We drove into Shepton Mallet or S**t and Smellit as my Dad
used to call it and he wasn’t far wrong. Apart from the impressive viaduct, a
nice park and an attractive market square, it didn’t have much to offer and the
High Street looked pretty run down. To be fair it was 5.30pm on a Saturday, after
the traders had gone home and before the evening begins but it wasn’t calling
out for us to hang around. We called in
at the pub in Pilton for a couple of ciders, found the décor tired and the
landlord less than friendly (but Zane later told us he is quite a laugh once
you get to know him and they apparently do great steaks!) We discovered that Glastonbury
festival is actually held just outside Pilton. The organisers keep the locals
happy by giving them free tickets or a cash alternative as well as being
extremely well organised and keeping disruption to a minimum. Many of the
houses are rented out or have posh sheds in their garden for the festival
goers.
14th century- St Michael's Tower, Glastonbury Tor |
Sunday 19th July, our first stop was Glastonbury
Tor, a steep terraced hill possibly created by erosion of
horizontal bands of clay and limestone and is capped with sandstone. (It is believed by
some to be Avalon) This was quite a steep climb of 158 metres but worth it for
the view. Even with the low cloud you could see for miles across the Somerset
levels, Wiltshire and Dorset. We then strolled into town, decided we didn’t
want to pay to see a load of old ruins- Glastonbury Abbey- and so wandered through
the town centre. It is clearly a hippy town full of shops majoring on magic,
flowing dresses, healing and wellbeing and populated by people many of whom had
dreadlocks, smelling of incense and marijuana. There was a fantastic organic
food store and the only busy vegan restaurant I’ve ever seen in my life.
Glastonbury |
I don’t like to be negative but have to moan here. It
started to rain so we went to the Abbey Tea Shop for a cup of (caffeine free) tea.
There was only one other table occupied and we waited for at least 5 minutes to
be served but no one came so we left. We try to use independent businesses as
much as we can but so often the level of customer service, attitude and
training is so poor it drives you mad. No wonder the bland, boring franchises
like Starbucks and Wetherspoons are taking over the world.
Burnham on Sea, donkey rides optional. |
Moving on, the sun was due to come out, so we set off on the
15 mile journey to Burnham on Sea and it did. It’s an understated resort in the
Bristol Channel but nice enough and even the Tourist Information was open on a
Sunday, a rare event these days. We
enjoyed a nice stroll along the windy esplanade and by now there wasn’t a cloud
in the sky.
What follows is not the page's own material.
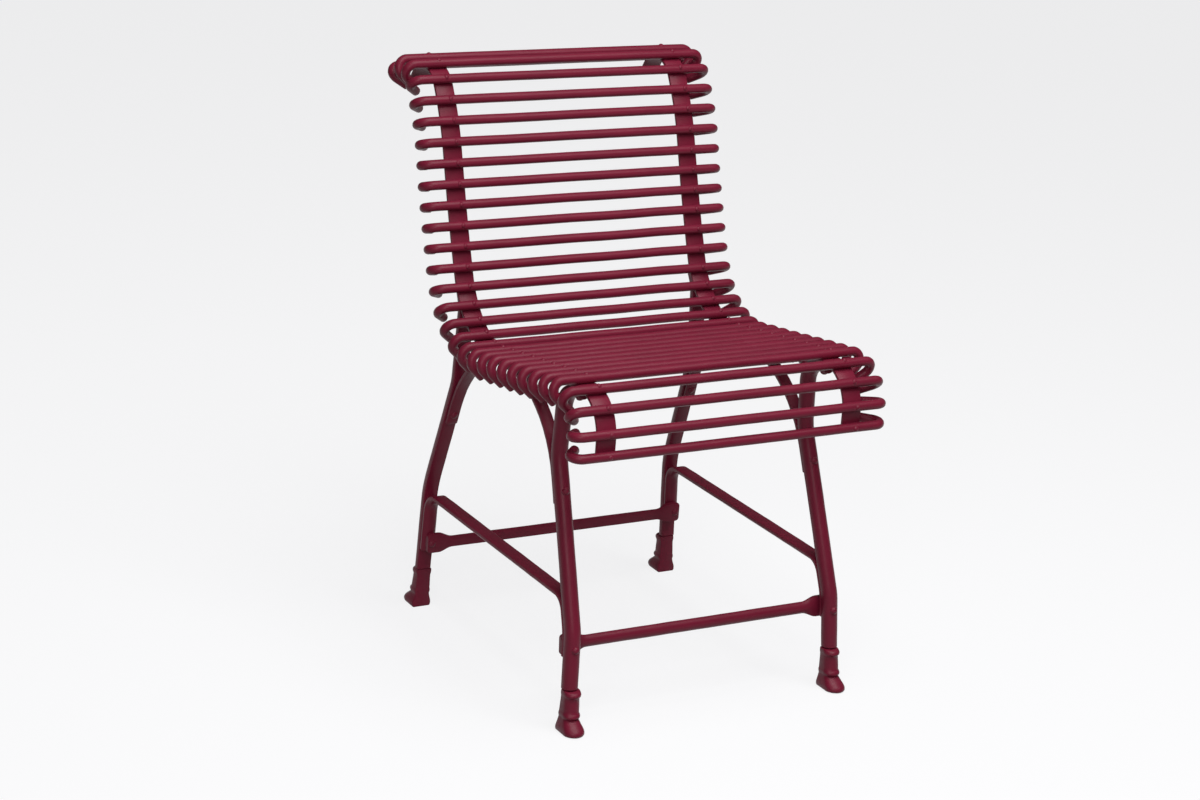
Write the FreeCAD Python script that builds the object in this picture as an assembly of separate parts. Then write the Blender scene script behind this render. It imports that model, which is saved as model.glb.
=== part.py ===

The inevitable Fish and Chips lunch ensued (from the Esplanade Fish
Bar) and rated 9 out of ten- lovely cod and batter, proper knives and forks
with seating overlooking the beach and only the chips cut the score, being just
average.
Next stop, Cheddar Gorge which was packed with tourists and
was absolutely beautiful. With the clear blue sky and vertical rock face rising by
the roadside, it felt like we were in Colorado. We didn’t go in the caves on
such a sunny day and just enjoyed walking through the town. The parking was a
bit steep at £5 but who can blame them?
Cheddar Gorge |
After a lovely drive through the Mendip Hills, officially
named an Area of Outstanding Beauty and wishing we were in the Hot Rod, we
arrived in Wells, the smallest city in England. Feeling tired we got our lawn
chairs out and looked for a spot to sit only to find a place near the cathedral
where the finals of The Rotary Club Boules competition was in progress. A French
sport it may be but it was conducted in a very British manner. After a bit of
shut eye we walked around the edge of the Bishop’s Palace and then to the front
to the cathedral which looked fabulous, particularly with the blue sky back
drop and with the sun starting to go down it made the sandstone a spectacular
colour, highlighting the intricate carving on the façade.
Wells Cathedral |
We chose a pub in the High Street called The King’s Head and
once again the landlord was miserable and unsurprisingly it was pretty empty.
After one drink we moved onto Wetherspoons and that was packed. I rest my case
sadly. There won’t be any independent places left at this rate.
Monday morning after dropping off the gearbox at Zane’s we
drove through a few pretty villages and then onto the A303 and A34 home, a
pretty boring but fast route apart from
the stretch through Salisbury Plain (with the ripened crops making it look like
the prairies) and to top off the weekend – Stonehenge!